In my own limited experience with fasting, what I have discovered is not a ritual of works righteousness, although like anything else it can become that, but rather an opportunity for spiritual discipline. Denying myself food, even for a short time, has revealed to me how broad and deep is my sense of entitlement, even if only for something as inconsequential as a regular cup of coffee in the morning. Fasting can also reveal just how “embodied” our spiritual lives are, how voracious and deeply powerful our physical appetites can be, and the amount of effort it takes to try to gain even a semblance of control over them. If you want to know just how deeply attached you are to something (food, money, time, whatever), just observe your reactions when that something is taken away.

Perhaps even more difficult than the bodily disciplines of food and fasting are the mental disciplines of self-examination, meditation and reflection. Our information age is an age of mental clutter and overload. Finding the spiritual space and time to be quiet before the Lord can be a huge challenge for most of us. But that is part of Lent too, not to mention the lifelong journey with Jesus.

TS Eliot (1888–1965) was perhaps the greatest poet of modern times. In 1948 he won the Nobel Prize for poetry. Whereas his early work is filled with despair about modern life, his later works are full of hope. Here is the first stanza of his poem “Ash Wednesday” (1930) which I find to be an eloquent and profound expression of the Lenten themes that Christians around the world are now exploring.

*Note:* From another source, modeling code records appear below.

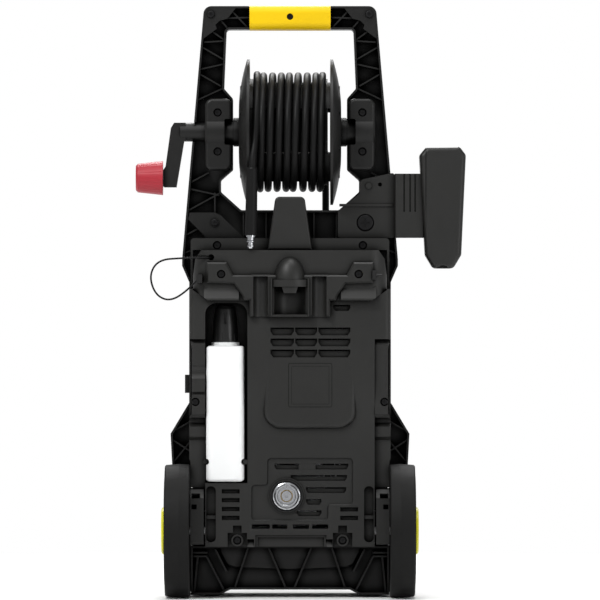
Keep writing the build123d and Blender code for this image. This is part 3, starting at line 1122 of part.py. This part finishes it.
# ---------------------------------------------------------------- wire
LEASH = [(-117.3, -101.5, 508.3), (-118.5, -112.5, 508.3), (-160.0, -117.0, 507.2),
         (-196.0, -118.0, 504.5), (-209.5, -117.0, 481.0), (-200.0, -116.0, 452.0),
         (-178.0, -115.5, 442.5), (-152.0, -116.5, 459.0), (-138.0, -117.5, 474.5)]
LEASH_R = 1.4


def wire_leash():
    return tube(LEASH, LEASH_R, "wire_leash") - wire_anchor() - upper_cover()


# ---------------------------------------------------------------- screws on the covers
def body_screws():
    parts = Part()
    for x, z in LOW_SCREWS:
        parts += screw(x, z, LOW_SEAT)
    for x, z in UPPER_SCREWS:
        parts += screw(x, z, BULGE_FACE + SCREW_SINK)
    for x, z in LEDGE_SCREWS:
        parts += screw(x, z, LEDGE_FACE + SCREW_SINK)
    for x, z in COLUMN_SCREWS:
        parts += screw(x, z, COLUMN_FACE + SCREW_SINK)
    return parts


def frame_screws():
    parts = screw(0, GRIP_SCREW_Z, -20.5, 4.7, 2.6)
    for side in (-1, 1):
        parts += screw(side * CORNER_SCREW[0], CORNER_SCREW[1], FRAME_REAR - 0.8)
    for x, z in BEARING_SCREWS:
        parts += screw(x, z, FRAME_REAR - 6)
    x, z = GUSSET_SCREW
    parts += screw(x, z, FRAME_REAR - 1)
    x, z = BRACKET_SCREW
    return parts + screw(x, z, FRAME_REAR - 5, 12.0, 4.0)


# ---------------------------------------------------------------- output
NODES = {
    "handle_frame": handle_frame, "frame_plates": frame_plates,
    "grip_rear": grip_rear, "grip_front": grip_front, "frame_screws": frame_screws,
    "bearing_covers": lambda: bearing_cover(-1) + bearing_cover(1),
    "reel_flange_left": lambda: flange(-1), "reel_flange_right": lambda: flange(1),
    "reel_barrel": reel_barrel, "reel_bushes": reel_bushes, "crank_arm": crank_arm,
    "crank_knob": crank_knob, "crank_pin": crank_pin,
    "hose_coil": hose_coil,
    "hose_tail": lambda: hose_tail(TAIL_REAR, "hose_tail"),
    "hose_sleeve": hose_sleeve, "hose_nipple": hose_nipple,
    "hose_feed": lambda: hose_tail(TAIL_FRONT, "hose_feed"),
    "outlet_nut": outlet_nut, "outlet_fitting": outlet_fitting,
    "holster_bracket": holster_bracket, "holster_arm": holster_arm, "holster": holster,
    "chassis_frame": chassis_frame, "base_frame": base_frame, "rubber_feet": rubber_feet,
    "axle_carriers": axle_carriers, "axle": axle, "axle_clips": axle_clips,
    "tyre_left": lambda: tyre(-1), "tyre_right": lambda: tyre(1),
    "rim_left": lambda: rim(-1), "rim_right": lambda: rim(1),
    "hub_cap_left": lambda: hub_cap(-1), "hub_cap_right": lambda: hub_cap(1),
    "rear_cover": rear_cover, "upper_cover": upper_cover,
    "wing_fittings": lambda: wire_anchor() + small_clip(), "ledge_cover": ledge_cover, "hose_hook": hose_hook,
    "side_columns": side_columns,
    "front_cover": front_cover, "front_trim": front_trim, "body_screws": body_screws,
    "switch_knob": switch_knob, "switch_box": switch_box, "cable_gland": cable_gland,
    "bottle": bottle, "bottle_cap": bottle_cap,
    "inlet_socket": inlet_socket, "inlet_pipe": inlet_spigot, "inlet_nut": inlet_nut,
    "inlet_filter": inlet_filter, "wire_leash": wire_leash, "motor_can": motor_can,
    "motor_stator": motor_stator, "motor_rotor": motor_rotor, "pump_housing": pump_housing,
    "pump_head": pump_head, "outlet_pipe": outlet_pipe,
}


def write():
    os.makedirs("parts", exist_ok=True)
    for name, make in NODES.items():
        export_step(Pos(-CENTRE_X, -CENTRE_Y, 0) * make(), f"parts/{name}.step")


if __name__ == "__main__":
    write()
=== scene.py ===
"""Looks for the upright pressure washer with a hose reel on its handle."""
import bpy
import json
import math
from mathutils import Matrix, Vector


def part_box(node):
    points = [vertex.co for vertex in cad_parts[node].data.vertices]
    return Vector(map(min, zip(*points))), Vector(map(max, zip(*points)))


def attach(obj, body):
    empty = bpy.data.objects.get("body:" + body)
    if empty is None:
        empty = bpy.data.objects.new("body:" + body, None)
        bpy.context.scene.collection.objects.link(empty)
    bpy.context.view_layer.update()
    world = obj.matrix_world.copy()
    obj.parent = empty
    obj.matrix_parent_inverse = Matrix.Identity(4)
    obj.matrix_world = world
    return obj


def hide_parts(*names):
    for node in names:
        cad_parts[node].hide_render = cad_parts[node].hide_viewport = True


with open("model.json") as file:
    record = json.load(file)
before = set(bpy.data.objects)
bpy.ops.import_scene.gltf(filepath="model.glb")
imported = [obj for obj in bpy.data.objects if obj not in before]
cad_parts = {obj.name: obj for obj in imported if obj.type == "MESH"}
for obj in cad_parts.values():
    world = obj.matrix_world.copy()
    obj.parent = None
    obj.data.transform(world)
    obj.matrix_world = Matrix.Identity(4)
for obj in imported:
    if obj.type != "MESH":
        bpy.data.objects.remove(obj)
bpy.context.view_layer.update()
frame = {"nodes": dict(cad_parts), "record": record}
nodes = frame["nodes"]
MM = 0.001
REEL_Y = -8.0
ROUNDING = 0.6 * MM

# The model's middle plane and the reel's axis, in the row frame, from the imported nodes.
barrel_low, barrel_high = (Vector(c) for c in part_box("reel_barrel"))
MID_X = (barrel_low.x + barrel_high.x) / 2
AXIS_Y = (barrel_low.y + barrel_high.y) / 2
AXIS_Z = (barrel_low.z + barrel_high.z) / 2


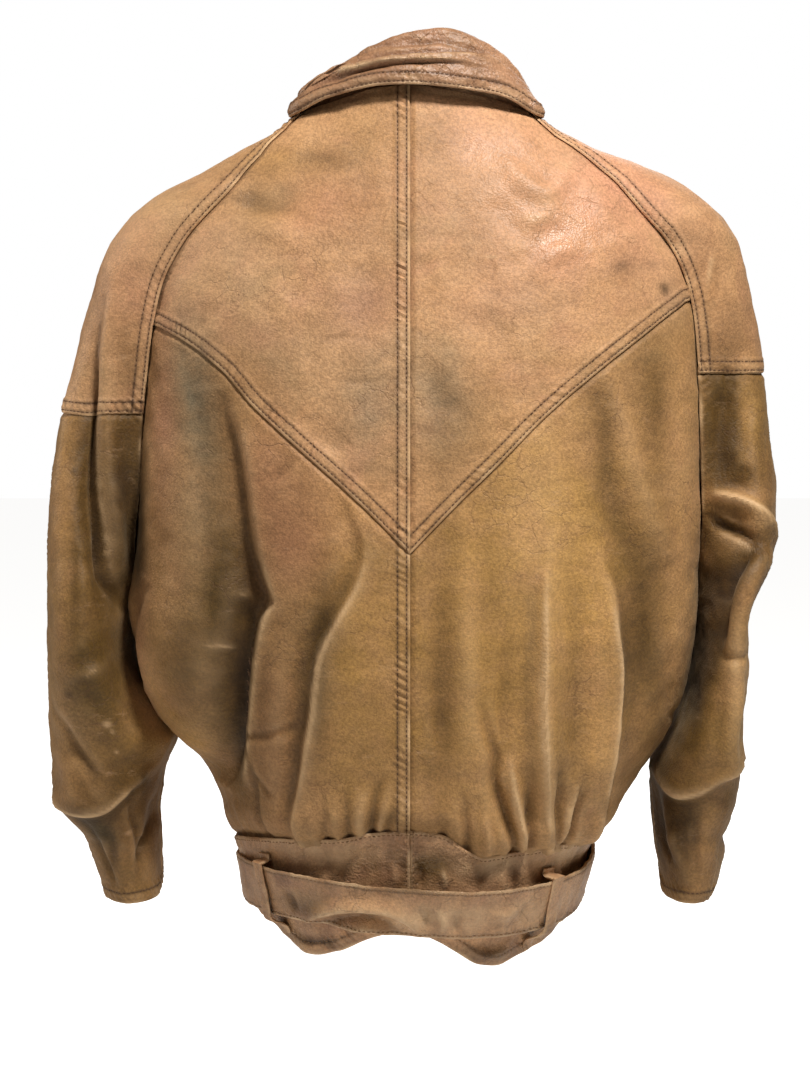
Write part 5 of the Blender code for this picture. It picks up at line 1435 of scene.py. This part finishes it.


# ---- colour, wear, dirt, painted shade and painted highlights
# Soft marks on the back, each x, z, half-width, half-height in millimetres and strength:
# pale with wear and painted highlights, dark with dirt and painted shade, tints of the leather, deeper in
# tone and painted shade, and polished.
MARKS = {
    # pale: small scuffs, and painted highlights on ridges, the left shoulder, the waistband, the belt and
    # the collar's edge
    "wear": rows_of("""
-240 -481 3.2 2.4 1, -236 -487 1.6 1.6 0.6, -233 -504 1.5 1.5 0.6, 62 -114 5 0.8 0.5, 107 -71 8 5 0.25,
120 -41 9 6 0.25, 96 -84 12 4 0.25, 95 -60 60 50 0.24, 20 -622 56 12 0.75, -60 -612 24 8 0.25,
96 -622 20 16 0.35, -196 -92 46 44 0.45, -122 -130 26 40 0.12, 206 -98 22 24 0.4, -66 -576 40 12 0.7,
60 -588 18 10 0.6, 126 -586 16 11 0.7, -203 -450 8 34 0.35, 256 -440 8 50 0.45, -104 -64 18 10 0.25,
98 -320 22 90 0.2, 92 -582 44 12 0.6, 52 14 36 4 0.5, 97 -470 5 80 0.25, 44 -430 8 70 0.18,
-206 -290 4 60 0.2, -126 -250 8 34 0.15
"""),
    # dark: small stains and dirt, and painted shade and shadow in the sleeves' deep hollows, the folds'
    # valleys, the yoke's dents, the cuffs and under the belt
    "grime": rows_of("""
212 -572 18 28 0.45, 200 -512 9 14 0.4, -262 -560 8 16 0.45, -76 -651 26 3 0.4, 60 -661 32 3 0.4,
-72 -34 16 5 0.35, -126 -66 15 6 0.4, -96 -60 8 5 0.2, 163 -121 9 6 0.5, 199 -138 4 5 0.8,
-160 -162 3 2.5 0.7, 259 -166 14 20 0.35, -267 -280 2.5 2.5 0.7, -269 -457 3 2.5 0.7, -148 -52 2.5 2 0.5,
96 -64 10 3 0.35, 190 -118 6 4 0.35, -214 -338 7 46 0.7, -230 -306 11 44 0.7, 262 -355 10 7 0.7,
250 -366 14 11 1, 245 -384 13 12 1.1, 241 -404 11 14 1.1, 233 -428 10 16 1.1, 226 -456 9 18 1,
252 -268 12 26 0.45, -142 -455 9 66 0.6, -132 -374 6 16 0.5, 202 -560 9 40 0.45, -100 -596 8 6 0.5
"""),
    "golden": rows_of("""
70 -430 95 130 0.6, 130 -330 60 70 0.5, 40 -390 30 80 0.3, -48 -420 30 90 0.5, -168 -470 34 60 0.35,
-120 -255 22 60 0.25, -262 -400 40 60 0.3, -215 -500 30 20 0.4, 262 -240 30 40 0.3, 250 -470 40 60 0.5,
-105 -75 34 22 0.5, -98 -38 34 14 0.4, 60 -250 60 30 0.25, -30 -20 26 30 0.2
"""),
    "rosy": rows_of("""
110 -72 60 50 0.75, 192 -80 40 44 0.55, 58 -18 46 30 0.4, -74 -78 36 28 0.45, -36 -152 28 28 0.55,
-225 -125 30 50 0.4, -192 -235 12 60 0.55, -112 -272 24 40 0.45, -150 -95 26 30 0.2, 70 -150 40 24 0.25,
-208 -420 8 50 0.5, -178 -560 60 30 0.2, -92 -330 30 40 0.4, 118 -120 26 16 0.3, 150 -32 40 30 0.35
"""),
    "brown": rows_of("""
-36 -62 26 34 0.35, -92 -320 34 60 0.45, -55 -285 38 34 0.2, -150 -205 22 40 0.3, -110 -480 26 70 0.5,
24 -440 12 90 0.3, -250 -560 40 50 0.4, -262 -150 26 60 0.25, 225 -590 30 30 0.3, 28 -62 24 20 0.25,
40 -270 30 30 0.2, 150 -130 30 26 0.22, -190 -300 16 60 0.3
"""),
    "grey": rows_of("""
-34 -226 26 40 0.5, 24 -222 28 42 0.5, 206 -150 16 20 0.3, 90 -150 30 20 0.2, -164 -255 16 90 0.75,
-176 -200 14 40 0.5, -128 -120 30 60 0.28, -96 -190 34 30 0.25, -254 -572 14 14 0.6, -150 -400 20 60 0.25,
70 -90 60 50 0.15, -256 -460 26 40 0.35, -40 -150 30 40 0.25
"""),
    # deeper: mostly painted shade in valleys, hollows and on sides turned from the light, partly a deeper
    # tone of the leather; negative strengths take some of a panel's painted shade away
    "deep": rows_of("""
-262 -330 10 110 0.2, -274 -330 9 130 -0.35, -226 -300 13 60 0.6, -212 -320 8 60 0.8,
-266 -500 26 40 -0.2, -255 -440 24 30 0.2, -235 -540 22 20 0.2, -234 -190 34 26 0.15,
-140 -445 12 80 0.95, -150 -350 20 60 0.4, -178 -430 22 50 0.2, -204 -455 12 40 -0.4, -62 -385 15 50 0.5,
-78 -455 12 50 0.25, -28 -340 16 22 0.3, -94 -442 26 60 0.2, -25 -515 36 50 0.25, 28 -400 22 80 0.2,
22 -505 16 50 0.2, 24 -245 9 60 0.2, 86 -400 10 70 0.15, 66 -360 14 60 0.2, 117 -490 12 60 0.25,
194 -440 20 60 0.35, -44 -168 30 50 0.12, -20 -285 24 34 0.12, 166 -440 9 60 0.45, -125 -200 40 24 0.2,
140 -225 14 26 0.35, 182 -200 16 40 0.35, 160 -300 20 60 0.1, 125 -350 50 80 -0.38, 165 -250 30 26 -0.1,
98 -420 8 120 -0.2, 214 -300 10 150 -0.25, 206 -430 9 50 -0.3, 90 -52 60 46 -0.2, -112 -72 26 9 0.3,
-130 -44 20 8 0.22, -70 -42 34 13 0.4, 20 -20 26 26 0.35, -30 -8 60 26 0.18, -62 -104 34 34 0.18,
-185 -150 24 18 0.15, 40 -250 26 30 0.2, -206 -290 6 60 -0.6, -172 -500 12 16 -0.3, -36 -300 26 26 -0.25,
247 -250 12 40 0.75, 248 -190 18 24 0.35, 263 -284 9 7 0.6, 184 -380 14 60 0.55, -240 -440 14 60 0.35,
-160 -420 16 60 0.3, -258 -562 14 22 0.4, 212 -562 24 40 0.5, -78 -620 22 12 0.25, 95 -300 40 80 -0.22,
45 -380 8 80 -0.2, 140 -522 12 40 -0.35, -60 -300 40 46 -0.15, -262 -210 14 60 -0.15, -4 -50 70 40 0.08,
268 -235 7 36 -0.3, 250 -302 26 6 -0.55, 272 -316 8 14 -0.4, 240 -335 12 12 0.15, 272 -346 8 7 0.6,
258 -357 12 9 0.8, 248 -374 13 14 0.9, 242 -396 11 16 0.9, 234 -424 10 20 0.9, 220 -466 12 34 0.9,
270 -380 7 28 -0.4, 257 -455 12 46 -0.6, 194 -545 12 50 0.4, 240 -582 10 30 -0.45, -75 -648 30 7 0.45,
60 -656 34 7 0.45, 106 -640 24 9 0.4, -84 -612 26 16 0.25, 16 -582 26 12 0.6, 52 12 40 7 -0.35,
76 30 14 20 -0.25, -222 -180 16 44 0.35, -225 -545 16 34 0.4, -68 -440 8 50 0.5, 193 -240 10 44 0.45,
152 -245 8 34 0.35, -172 -430 18 44 0.3, -85 -616 24 14 0.3, 16 -584 24 14 0.5, -8 -598 24 5 0.5
"""),
    "polish": rows_of("""
92 -62 46 40 1, 130 -100 40 22 0.8, 60 -30 30 16 0.6, -150 -70 40 20 0.5, 10 -626 60 20 1,
100 -625 30 16 0.6, 0 -582 60 14 1, -70 -584 40 10 0.6, -190 -100 40 30 0.3
"""),
}
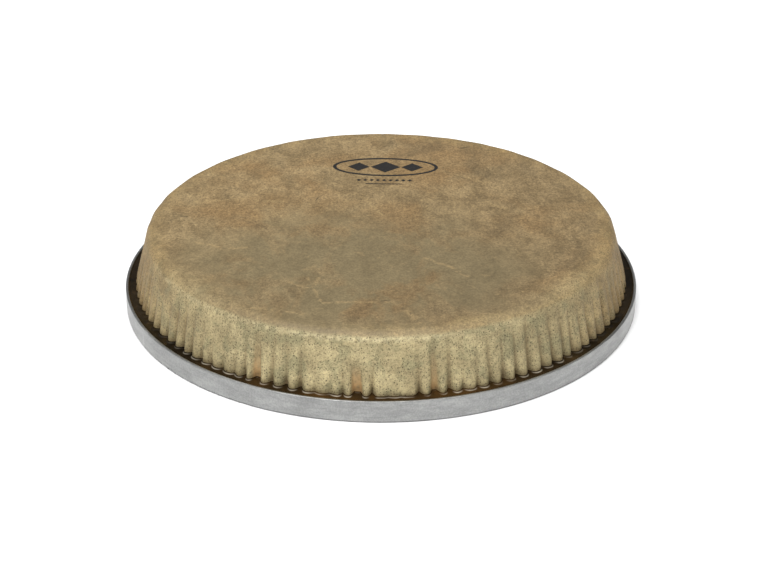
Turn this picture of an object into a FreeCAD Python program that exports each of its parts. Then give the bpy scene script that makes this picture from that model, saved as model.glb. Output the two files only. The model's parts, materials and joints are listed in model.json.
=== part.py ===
"""Synthetic drumhead for a darbuka, in millimetres.

A deep-collared polyester head is cast into a rolled aluminium channel hoop.
Origin: centre of the hoop's flat underside. +Z points up through the playing face.
Every piece is a body of revolution about Z, apart from the joint in the hoop and
the resin keys that pass through the foot of the film.
"""
import FreeCAD
import Part

import math
import os

from FreeCAD import Vector

# ---- driving dimensions -------------------------------------------------------------
SHELL_DIAMETER = 215.9      # drum shell that the head is made for, 8.5 in
SHELL_CLEARANCE = 1.55      # radial room between that shell and the hoop's bore
HOOP_RADIUS = 120.0         # outside of the hoop
HOOP_HEIGHT = 10.3
CHANNEL_WALL = 1.3          # thickness of both walls and the floor
INNER_WALL_HEIGHT = 8.5     # the bore's wall stops short of the rim
HEAD_HEIGHT = 37.3          # playing face above the hoop's underside
SHOULDER_RADIUS = 108.35    # where the flat face and the collar would meet
SHOULDER_ROUND = 5.4        # rounding that lies on the drum's bearing edge
FOOT_RADIUS = 114.4         # outside of the collar where it stands in the resin
FOOT_BEND = 7.0             # radius of the bend from the sloping collar to the foot
FOOT_BEND_HEIGHT = 11.0     # height where the sloping collar would reach the foot
FACE_PLY = 0.13             # printed outer ply
BASE_PLY = 0.26             # clear structural ply under it
FILM_EDGE = 3.0             # cut edge of the film above the hoop's underside
RESIN_LEVEL = 9.4           # outside the collar
RESIN_LEVEL_INSIDE = 8.1    # between the collar and the bore's wall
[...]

Because I do not hope to turn again
Because I do not hope
Because I do not hope to turn
Desiring this man's gift and that man's scope
I no longer strive to strive towards such things
(Why should the aged eagle stretch its wings?)
Why should I mourn
The vanished power of the usual reign?

Because I do not hope to know again
The infirm glory of the positive hour
Because I do not think
Because I know I shall not know
The one veritable transitory power
Because I cannot drink
There, where trees flower, and springs flow, for there is nothing again

Because I know that time is always time
And place is always and only place
And what is actual is actual only for one time
And only for one place
I rejoice that things are as they are and
I renounce the blessed face
And renounce the voice
Because I cannot hope to turn again
Consequently I rejoice, having to construct something
Upon which to rejoice

And pray to God to have mercy upon us
And pray that I may forget
These matters that with myself I too much discuss
Too much explain
Because I do not hope to turn again
Let these words answer
For what is done, not to be done again
May the judgment not be too heavy upon us

Because these wings are no longer wings to fly
But merely vans to beat the air
The air which is now thoroughly small and dry
Smaller and dryer than the will
Teach us to care and not to care
Teach us to sit still.

Pray for us sinners now and at the hour of our death
Pray for us now and at the hour of our death.1

In the sixth and final stanza, the last line of Eliot's poem resonates with a Lenten theme that we can all embrace: “And let my cry come unto Thee.”
  1. TS Eliot, Collected Poems 1909–1962 (London: Faber and Faber, 1963).